Menurut Syaikh ‘Abdur-Rahman as-Sa’di rahimahullah, ayat ini menjadi isyarat mengenai (datangnya) ajal Rasulullah Shallallahu ‘alaihi wa sallam yang sudah dekat dan hampir tiba. Bahwa umur beliau adalah umur yang mulia, Allah bersumpah dengannya. Sudah menjadi kebiasaan pada perkara-perkara yang mulia ditutup dengan istighfar, misalnya shalat, haji dan ibadah lainnya. Allah Subhanahu wa Ta’ala memerintahkan Rasul-Nya untuk mengucapkan pujian dan istighfar dalam keadaan seperti ini, sebagai isyarat tentang ajal beliau yang akan berakhir. (Maksudnya), hendaknya beliau bersiap-siap untuk menjumpai Rabbnya dan menutup usianya dengan amalan terbaik yang ada pada beliau alaihis shalatu wassalam.
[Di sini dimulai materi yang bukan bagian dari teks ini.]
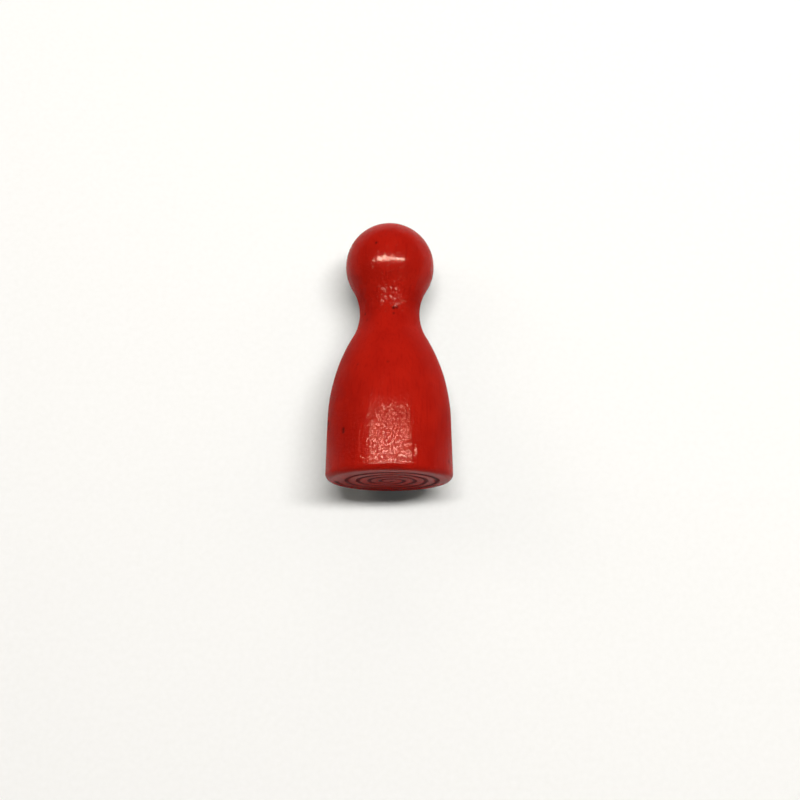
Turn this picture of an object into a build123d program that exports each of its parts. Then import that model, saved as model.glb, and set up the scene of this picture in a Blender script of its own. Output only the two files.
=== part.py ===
from build123d import *
import os
from math import atan2, cos, degrees, radians, sin, sqrt

# A playing pawn, turned from one piece of beech and dipped in red lacquer.
#
# It stands upright on its flat base. Z runs up the turning axis, and the origin is the centre
# of the base, on the surface that the pawn stands on. Everything is in millimetres.
#
# The turned outline, from the bottom up, is a flat base, a small rounded edge, a skirt that
# leans in slightly, a long body arc, a hollow cove at the neck and a ball head. Each stretch
# is tangent to the next. The facing tool left a shallow spiral groove in the base.
#
# There are two pieces, the wooden body and the film of lacquer that encloses it. Both follow
# the same outline: the wood's is the finished one, set in by the thickness of the film.

# Driving dimensions of the finished pawn.
HEIGHT = 30.0
BASE_DIAMETER = 13.8
HEAD_DIAMETER = 10.1
NECK_DIAMETER = 6.8
BODY_ARC = 20.0
COVE_ARC = 6.1
SKIRT_DRAFT = radians(1.1)
EDGE_RADIUS = 0.7
LACQUER_THICKNESS = 0.1

# The facing tool's groove: a spiral of half circles about two centres, half a pitch apart.
GROOVE_PITCH = 1.2
GROOVE_WIDTH = 0.5
GROOVE_DEPTH = 0.12
GROOVE_START_RADIUS = 0.68
GROOVE_HALF_TURNS = 9

# Where the arcs are centred, as (distance from the axis, height). The head is set by the
# height, the cove by the head, and the body arc by the cove and the skirt.
head_radius = HEAD_DIAMETER / 2
head_centre = Vector(0, HEIGHT - head_radius)

cove_offset = NECK_DIAMETER / 2 + COVE_ARC
cove_drop = sqrt((head_radius + COVE_ARC) ** 2 - cove_offset**2)
cove_centre = Vector(cove_offset, head_centre.Y - cove_drop)

skirt_outward = Vector(cos(SKIRT_DRAFT), sin(SKIRT_DRAFT))
skirt_upward = Vector(-sin(SKIRT_DRAFT), cos(SKIRT_DRAFT))
foot = Vector(BASE_DIAMETER / 2, 0)
# The body arc's centre lies on the line that runs beside the skirt, one arc radius inside it.
body_line_start = foot - skirt_outward * BODY_ARC
to_cove = cove_centre - body_line_start
body_rise = to_cove.dot(skirt_upward) - sqrt(
    (BODY_ARC + COVE_ARC) ** 2 - to_cove.dot(skirt_outward) ** 2
)
body_centre = body_line_start + skirt_upward * body_rise

edge_inset = EDGE_RADIUS * (1 + sin(SKIRT_DRAFT)) / cos(SKIRT_DRAFT)
edge_centre = Vector(foot.X - edge_inset, EDGE_RADIUS)

# The directions, in degrees, in which one arc hands over to the next.
draft_angle = degrees(SKIRT_DRAFT)
shoulder_angle = degrees(
    atan2(cove_centre.Y - body_centre.Y, cove_centre.X - body_centre.X)
)
chin_angle = degrees(
    atan2(cove_centre.Y - head_centre.Y, cove_centre.X - head_centre.X)
)

# The groove's section is a circle that dips into the base from below.
groove_section = (GROOVE_WIDTH**2 / 4 + GROOVE_DEPTH**2) / (2 * GROOVE_DEPTH)


def turned_outline(inset):
    """Draws half of the turned section, set in from the finished surface, as a closed line."""
    base = Line((0, inset), (edge_centre.X, inset))
    edge = CenterArc(edge_centre, EDGE_RADIUS - inset, -90, 90 + draft_angle)
    body = CenterArc(
        body_centre, BODY_ARC - inset, draft_angle, shoulder_angle - draft_angle
    )
    Line(edge @ 1, body @ 0)
    CenterArc(
        cove_centre,
        COVE_ARC + inset,
        180 + shoulder_angle,
        chin_angle - shoulder_angle,
    )
    head = CenterArc(head_centre, head_radius - inset, chin_angle, 90 - chin_angle)
    Line(head @ 1, base @ 0)


def facing_spiral():
    """Draws the path of the facing tool, one half circle at a time, outwards."""
    for half_turn in range(GROOVE_HALF_TURNS):
        on_far_side = half_turn % 2 == 1
        centre = GROOVE_PITCH / 4 if on_far_side else -GROOVE_PITCH / 4
        radius = GROOVE_START_RADIUS + half_turn * GROOVE_PITCH / 2
        CenterArc((centre, 0, GROOVE_DEPTH - groove_section), radius, 180 if on_far_side else 0, 180)


with BuildLine() as tool_path:
    facing_spiral()

# turned_body: the beech, from base to head in one piece.
with BuildPart() as turned_body:
    with BuildSketch(Plane.XZ):
        with BuildLine():
            turned_outline(LACQUER_THICKNESS)
        make_face()
    revolve(axis=Axis.Z)
    with BuildSketch(Plane(tool_path.wire() ^ 0)):
        Circle(groove_section + LACQUER_THICKNESS)
    sweep(path=tool_path.wire(), mode=Mode.SUBTRACT)

# lacquer_coat: the film on every face of the beech, with the same groove in its outside.
with BuildPart() as lacquer_coat:
    with BuildSketch(Plane.XZ):
        with BuildLine():
            turned_outline(0)
        make_face()
    revolve(axis=Axis.Z)
    with BuildSketch(Plane(tool_path.wire() ^ 0)):
        Circle(groove_section)
    sweep(path=tool_path.wire(), mode=Mode.SUBTRACT)
    add(turned_body.part, mode=Mode.SUBTRACT)

turned_body.part.label = "turned_body"
lacquer_coat.part.label = "lacquer_coat"

os.makedirs("parts", exist_ok=True)
export_step(turned_body.part, "parts/turned_body.step")
export_step(lacquer_coat.part, "parts/lacquer_coat.step")

print("wood", round(turned_body.part.volume), "mm3")
print("lacquer", round(lacquer_coat.part.volume), "mm3")
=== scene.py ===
import logging
import math
from dataclasses import dataclass, field
from enum import Enum
from typing import Any

import bpy
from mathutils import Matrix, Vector


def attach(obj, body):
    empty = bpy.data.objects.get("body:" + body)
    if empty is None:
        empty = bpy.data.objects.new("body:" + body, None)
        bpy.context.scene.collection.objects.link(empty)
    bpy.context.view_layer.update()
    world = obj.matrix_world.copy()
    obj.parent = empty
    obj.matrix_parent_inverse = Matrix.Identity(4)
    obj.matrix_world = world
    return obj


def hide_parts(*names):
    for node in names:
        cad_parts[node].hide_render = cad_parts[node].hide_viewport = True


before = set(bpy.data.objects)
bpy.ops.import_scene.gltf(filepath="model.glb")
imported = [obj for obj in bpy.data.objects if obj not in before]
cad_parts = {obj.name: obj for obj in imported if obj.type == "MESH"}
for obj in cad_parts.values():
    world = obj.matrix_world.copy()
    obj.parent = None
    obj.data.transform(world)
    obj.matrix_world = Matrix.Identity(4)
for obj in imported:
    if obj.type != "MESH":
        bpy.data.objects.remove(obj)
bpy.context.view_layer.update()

# A playing pawn, turned from beech and dipped in red lacquer, against a pale board.
#
# The pawn stands upright at the origin, with Z up its turning axis. It lies against the board
# behind it, which it touches with the rim of its base and the back of its head, and the camera
# looks along +Y from a little below the base. Sizes are in millimetres until they reach a
# mesh, a light or a node, where MM makes them metres.

MM = 0.001
PAWN_HEIGHT = 30.0
BODY = "root"
LOG = logging.getLogger("pawn")

Tree = bpy.types.NodeTree
Socket = bpy.types.NodeSocket
ON_POINTS = {"data_type": "FLOAT", "domain": "POINT"}


def linear_colour(hex_code: str) -> tuple[float, float, float, float]:
    """Turns an sRGB colour into the linear one that a shader takes.

    Args:
        hex_code: The colour as six hex digits.

    Returns:
        Linear red, green and blue, and an alpha of 1.
    """
    channels = [int(hex_code[place : place + 2], 16) / 255 for place in (0, 2, 4)]
    linear = [c / 12.92 if c <= 0.04045 else ((c + 0.055) / 1.055) ** 2.4 for c in channels]
    return (linear[0], linear[1], linear[2], 1.0)


def per_metre(feature: float) -> float:
    """Gives the texture scale that draws features of one size, in millimetres."""
    return 1 / (feature * MM)


def add_node(
    tree: Tree,
    kind: str,
    settings: dict[str, Any] | None = None,
    inputs: dict[str | int, Any] | None = None,
) -> bpy.types.Node:
    """Adds one node with its settings, and links or sets its inputs.

    Args:
        tree: The tree that the node goes into.
        kind: The node's type name.
        settings: The node's own properties, by name.
        inputs: Its input sockets, by name or place. A socket is linked, a value is set.

    Returns:
        The new node.
    """
    node = tree.nodes.new(kind)
    for name, value in (settings or {}).items():
        setattr(node, name, value)
    for key, value in (inputs or {}).items():
        if isinstance(value, Socket):
            tree.links.new(value, node.inputs[key])
        else:
            node.inputs[key].default_value = value
    return node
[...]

SEBAB-SEBAB DITURUNKAN AMPUNAN ALLAH SUBHANAHU WA TA’ALA
Mengenai faktor-faktor yang dapat mendatangkan turunnya maghfirah dari Allah Subhanahu wa Ta’ala, Syaikh ‘Abdur Rahman as Sa’di rahimahullah menghitungnya berjumlah empat.
- Taubat
- Keimanan
- Amalan Shalih.
- Istiqamah di atas keimanan dan hidayah serta berusaha mendulang tambahannya.
Siapa saja yang berhasil menempuh empat langkah ini, bergembiralah dengan mendapatkan ampunan dari Allah yang menyeluruh.
Pijakan yang dipakai sebagai landasan Syaikh ‘Abdur-Rahman as-Sa’di rahimahullah atas keterangan tersebut, yakni firman Allah Subhanahu wa Ta’ala :
وَإِنِّي لَغَفَّارٌ لِمَنْ تَابَ وَآمَنَ وَعَمِلَ صَالِحًا ثُمَّ اهْتَدَىٰ
“Dan sesungguhnya Aku Maha Pengampun bagi orang yang bertaubat, beriman, beramal shalih, kemudian tetap di jalan yang benar” [Thaha/20:82]
PELAJARAN DARI SURAT AN-NASHR
- Banyaknya anugerah Allah yang dikaruniakan kepada umat Islam.
- Kewajiban bersyukur manakala kenikmatan tercurahkan. Di antaranya dengan sujud syukur.
- Kewajiban untuk selalu beristighfar setiap saat.